一転してチャンスが訪れたと察し、空音も呼吸を合わせて攻撃を繰り出した。
無月の豪力発現が白く輝き、空音の二連撃が黄色に輝く。
「これぞ必殺っ、『ツインカラー・シュヴァルベ』ッ!」
空音が即興でつけた連携技の名は、ツバメ返しをイメージしたものだった。
手酷い傷を負って黒く濁った体液をこぼしながら、女王蟻は逃走に移る。
しかし、その先には奏歌が立っていた。
彼女にとっても思わぬ流れだったものの、足を止めたまま奏歌は迫り来る女王蟻へ属性変化を施した。
自身が水属性に変化していたことも、奏歌の武器が雷属性であることも知らず、女王蟻は邪魔者の排除を試みる。
「‥‥ウィスタリア‥‥ライトニングスラッシュ」
彼女の機械爪「ラサータ」が袈裟懸けに女王蟻の胸部を抉った。
致命傷と思われるダメージを負いながらも、虫らしいしぶとさを見せて女王蟻は奏歌の首筋へ牙をむける。
彼女が突き飛ばすよりも早く、一陣の風が吹く。
女王蟻を追ってきた無月が、風ごと切り裂くように明鏡止水を振るい、その首を斬り飛ばしたのだった。

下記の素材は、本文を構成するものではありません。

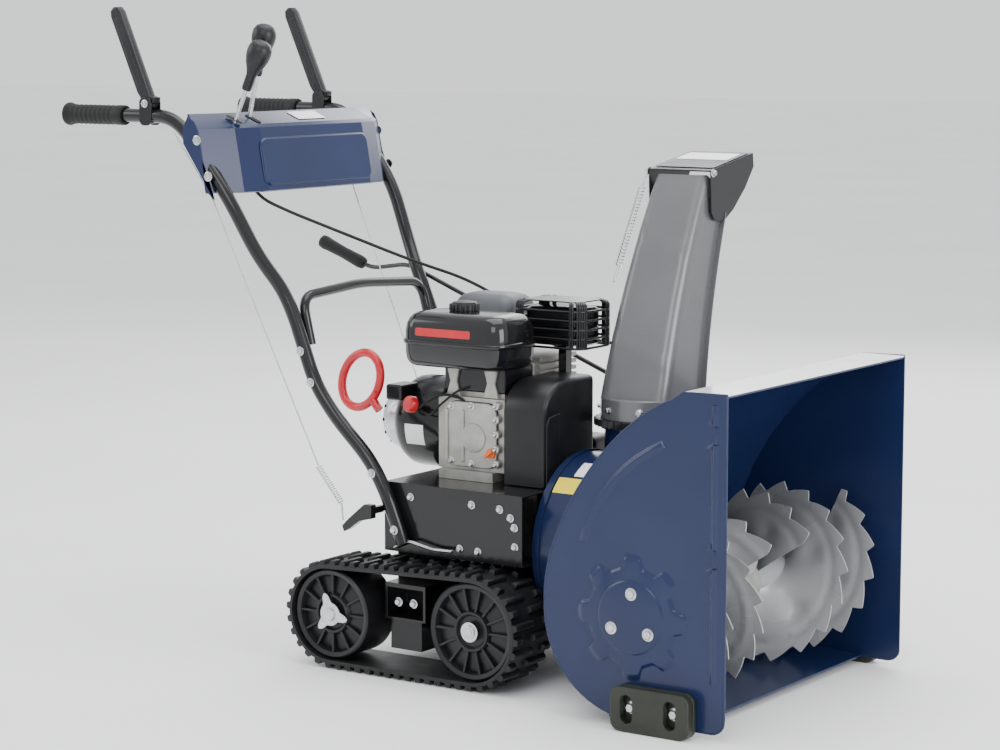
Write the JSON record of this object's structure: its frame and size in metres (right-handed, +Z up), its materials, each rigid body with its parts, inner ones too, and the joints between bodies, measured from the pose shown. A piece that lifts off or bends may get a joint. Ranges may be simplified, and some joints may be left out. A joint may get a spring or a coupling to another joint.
{
  "type": "two-stage snow blower",
  "caption": "Walk-behind two-stage snow blower with rubber tracks, toothed auger in a blue housing, impeller, turning chute with tilting deflector, petrol engine and handlebars.",
  "frame": {"origin": "on the ground under the centre of the bounding box", "axes": "+X forward, out of the auger housing's mouth; +Y to the operator's left; +Z up"},
  "size_m": [1.423, 0.672, 1.1486],
  "materials": {
    "blue_paint": "gloss powder coat",
    "black_paint": "gloss paint",
    "grey_paint": "satin grey paint",
    "cast_aluminium": "as cast",
    "steel": "zinc plated",
    "rubber": "matte",
    "black_plastic": "moulded",
    "shoe_plastic": "moulded",
    "red_plastic": "moulded",
    "orange_plastic": "moulded"
  },
  "bodies": {
    "frame": {"side_plate_left": "blue_paint", "side_plate_right": "blue_paint", "auger_housing": "blue_paint", "impeller_drum": "blue_paint", "skid_shoe_left": "shoe_plastic", "skid_shoe_right": "shoe_plastic", "gear_case": "cast_aluminium", "handlebar_left": "black_paint", "handlebar_right": "black_paint", "cross_brace": "black_paint", "grip_left": "rubber", "grip_right": "rubber", "control_panel": "blue_paint", "clutch_cable_left": "steel", "clutch_cable_right": "steel", "deflector_cable": "rubber", "track_band_left": "rubber", "track_band_right": "rubber", "track_frame_left": "black_paint", "track_frame_right": "black_paint", "chassis": "black_paint", "auger_belt": "rubber", "engine_block": "cast_aluminium", "blower_shroud": "black_paint", "recoil_cover": "steel", "fuel_tank": "black_paint", "air_cleaner": "black_plastic", "muffler": "black_paint", "belt_cover": "black_plastic"},
    "auger": {"auger_shaft": "steel", "auger_left": "grey_paint", "auger_right": "grey_paint"},
    "impeller": {"impeller_shaft": "steel", "impeller": "grey_paint", "impeller_pulley": "steel"},
    "engine_shaft": {"crankshaft": "steel"},
    "chute": {"chute": "grey_paint", "chute_gear": "black_plastic", "deflector_spring": "steel"},
    "deflector": {"deflector": "black_plastic"},
    "crank": {"chute_crank": "steel"},
    "lever_left": {"clutch_lever_left": "black_plastic"},
    "lever_right": {"clutch_lever_right": "black_plastic"},
    "arm_left": {"clutch_arm_left": "black_paint"},
    "arm_right": {"clutch_arm_right": "black_paint"},
    "deflector_control": {"deflector_lever": "black_plastic"},
    "shifter": {"shift_lever": "black_plastic"},
    "drive_wheels": {"drive_axle": "steel", "drive_wheel_left": "black_plastic", "drive_wheel_right": "black_plastic"},
    "idler_wheels": {"idler_axle": "steel", "idler_wheel_left": "black_plastic", "idler_wheel_right": "black_plastic"},
    "disc": {"friction_disc": "cast_aluminium"},
    "hex": {"hex_shaft": "steel"},
    "roller": {"friction_wheel": "rubber"},
    "starter": {"starter_handle": "red_plastic"},
    "stop": {"stop_knob": "red_plastic"},
    "tank_cap": {"fuel_cap": "black_plastic"},
    "oil_filler": {"oil_plug": "orange_plastic"}
  },
  "joints": [
    {"name": "auger_spin", "type": "hinge", "parent": "frame", "child": "auger", "pos_m": [0.54, 0, 0.181], "axis": [0, 1, 0], "continuous": true},
    {"name": "impeller_spin", "type": "hinge", "parent": "frame", "child": "impeller", "pos_m": [0.3, 0, 0.229], "axis": [1, 0, 0], "continuous": true},
    {"name": "engine_spin", "type": "hinge", "parent": "frame", "child": "engine_shaft", "pos_m": [0.1, 0, 0.408], "axis": [1, 0, 0], "continuous": true},
    {"name": "chute_turn", "type": "hinge", "parent": "frame", "child": "chute", "pos_m": [0.33, 0.08, 0.45], "axis": [0, 0, 1], "range_deg": [-190, 5]},
    {"name": "deflector_tilt", "type": "hinge", "parent": "chute", "child": "deflector", "pos_m": [0.33, 0.189, 0.861], "axis": [1, 0, 0], "range_deg": [-40, 0], "deforming": ["deflector_spring"]},
    {"name": "crank_turn", "type": "hinge", "parent": "frame", "child": "crank", "pos_m": [0.303, 0.19, 0.44599], "axis": [0.9365, -0.0534, -0.3465], "range_deg": [-50, 1715]},
    {"name": "lever_left_squeeze", "type": "hinge", "parent": "frame", "child": "lever_left", "pos_m": [-0.514, 0.249, 0.977], "axis": [0, 1, 0], "range_deg": [-50, 0], "stiffness_Nm_per_rad": 0.6, "springref_deg": 28.65},
    {"name": "lever_right_squeeze", "type": "hinge", "parent": "frame", "child": "lever_right", "pos_m": [-0.514, -0.249, 0.977], "axis": [0, 1, 0], "range_deg": [-50, 0], "stiffness_Nm_per_rad": 0.6, "springref_deg": 28.65},
    {"name": "arm_left_swing", "type": "hinge", "parent": "frame", "child": "arm_left", "pos_m": [-0.056, 0.1, 0.28], "axis": [0, 1, 0], "range_deg": [0, 20]},
    {"name": "arm_right_swing", "type": "hinge", "parent": "frame", "child": "arm_right", "pos_m": [-0.048, -0.22, 0.28], "axis": [0, 1, 0], "range_deg": [0, 20]},
    {"name": "deflector_lever_swing", "type": "hinge", "parent": "frame", "child": "deflector_control", "pos_m": [-0.392, -0.137, 0.89], "axis": [0, 1, 0], "range_deg": [-30, 0]},
    {"name": "shift_lever_swing", "type": "hinge", "parent": "frame", "child": "shifter", "pos_m": [-0.392, -0.19, 0.89], "axis": [0, 1, 0], "range_deg": [-45, 5]},
    {"name": "drive_spin", "type": "hinge", "parent": "frame", "child": "drive_wheels", "pos_m": [0.187, 0, 0.102], "axis": [0, 1, 0], "continuous": true},
    {"name": "idler_spin", "type": "hinge", "parent": "frame", "child": "idler_wheels", "pos_m": [-0.109, 0, 0.097], "axis": [0, 1, 0], "continuous": true},
    {"name": "disc_spin", "type": "hinge", "parent": "frame", "child": "disc", "pos_m": [0.14, 0, 0.229], "axis": [1, 0, 0], "continuous": true},
    {"name": "hex_spin", "type": "hinge", "parent": "frame", "child": "hex", "pos_m": [0.066, 0, 0.225], "axis": [0, 1, 0], "continuous": true},
    {"name": "roller_slide", "type": "slide", "parent": "hex", "child": "roller", "axis": [0, 1, 0], "range_m": [-0.08, 0.01]},
    {"name": "starter_pull", "type": "slide", "parent": "frame", "child": "starter", "axis": [-0.8661, -0.2, 0.4581], "range_m": [0, 0.4], "stiffness_N_per_m": 10},
    {"name": "stop_pull", "type": "slide", "parent": "frame", "child": "stop", "axis": [-0.282, -0.9408, 0.188], "range_m": [0, 0.012]},
    {"name": "cap_turn", "type": "hinge", "parent": "frame", "child": "tank_cap", "pos_m": [0.042, -0.062, 0.62], "axis": [0, 0, 1], "range_deg": [0, 120]},
    {"name": "plug_turn", "type": "hinge", "parent": "frame", "child": "oil_filler", "pos_m": [0.122, -0.095, 0.38], "axis": [0, -1, 0], "range_deg": [0, 360]}
  ],
  "couplings": [
    {"joint": "impeller_spin", "follows": "auger_spin", "ratio": 10},
    {"joint": "engine_spin", "follows": "auger_spin", "ratio": 20.56},
    {"joint": "crank_turn", "follows": "chute_turn", "ratio": -9},
    {"joint": "arm_left_swing", "follows": "lever_left_squeeze", "ratio": -0.4},
    {"joint": "arm_right_swing", "follows": "lever_right_squeeze", "ratio": -0.4},
    {"joint": "deflector_tilt", "follows": "deflector_lever_swing", "ratio": 1.3333},
    {"joint": "idler_spin", "follows": "drive_spin", "ratio": 1.0617},
    {"joint": "hex_spin", "follows": "drive_spin", "ratio": 3},
    {"joint": "roller_slide", "follows": "shift_lever_swing", "m_per_rad": 0.1}
  ]
}
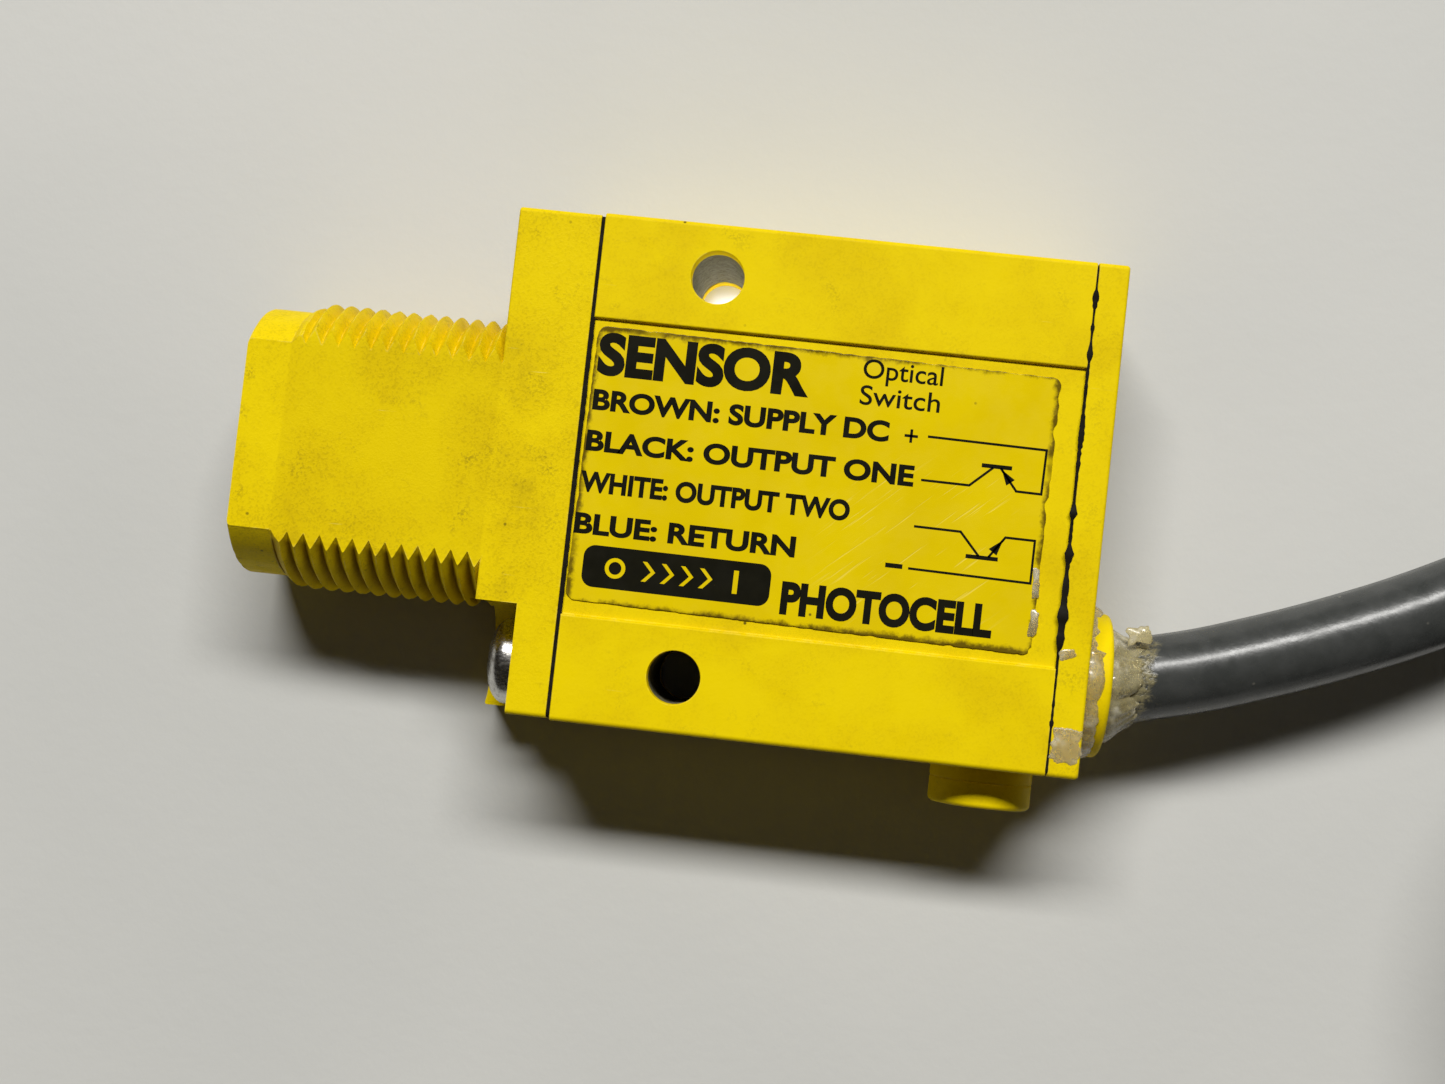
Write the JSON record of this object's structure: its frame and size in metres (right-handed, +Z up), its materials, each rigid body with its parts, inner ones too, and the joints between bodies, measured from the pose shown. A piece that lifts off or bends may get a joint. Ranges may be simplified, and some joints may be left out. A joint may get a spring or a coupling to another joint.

残った体が崩れ落ちるのを視界の片隅に捉え、それでも彼は警戒を解こうとしなかった。
「戦いの帰趨は定まったようですが、仕事はまだ残っているようですね」
周囲には未だ小型キメラ達が残っており、4人はその包囲下にある。
さらに、戦闘開始から十分が経過したことで、エネルギーの尽きたスーツが解除されてしまった。ウィルスが消滅したと言っても、下着姿で敵と対峙するのはさすがに心許ない。
「‥‥重い傷を負ったら、‥‥奏歌が治療します」
皆を不安を払拭しようと口にした奏歌だが‥‥、そこまでの心配は要らなかったようだ。
包囲網の外周に位置する蟻キメラが、一匹、また一匹と倒されていく。
「なんとか5人の傭兵が間に合ったから、後のことは彼等に任せよう」
マルコの言葉通り、かけつけた援軍が戦いに加わっていた。
4人のナナレンジャーは、離脱のついでに幾匹かの蟻キメラを葬りつつ、無事にビフロストの元へ戻るのだった。
そんな一件があって、その数日後。
○×製菓会社からお礼として、ナナレンジャーのもとへ高級チョコレートが山ほど届けられた。
あまりにも大量なため、女性陣が嬉しい悲鳴を上げた。
戦いは少人数で苦戦したのだからと、残りのチョコレートを消化するのは、不在だった仲間達にも手伝わせようと一同は思うのだった。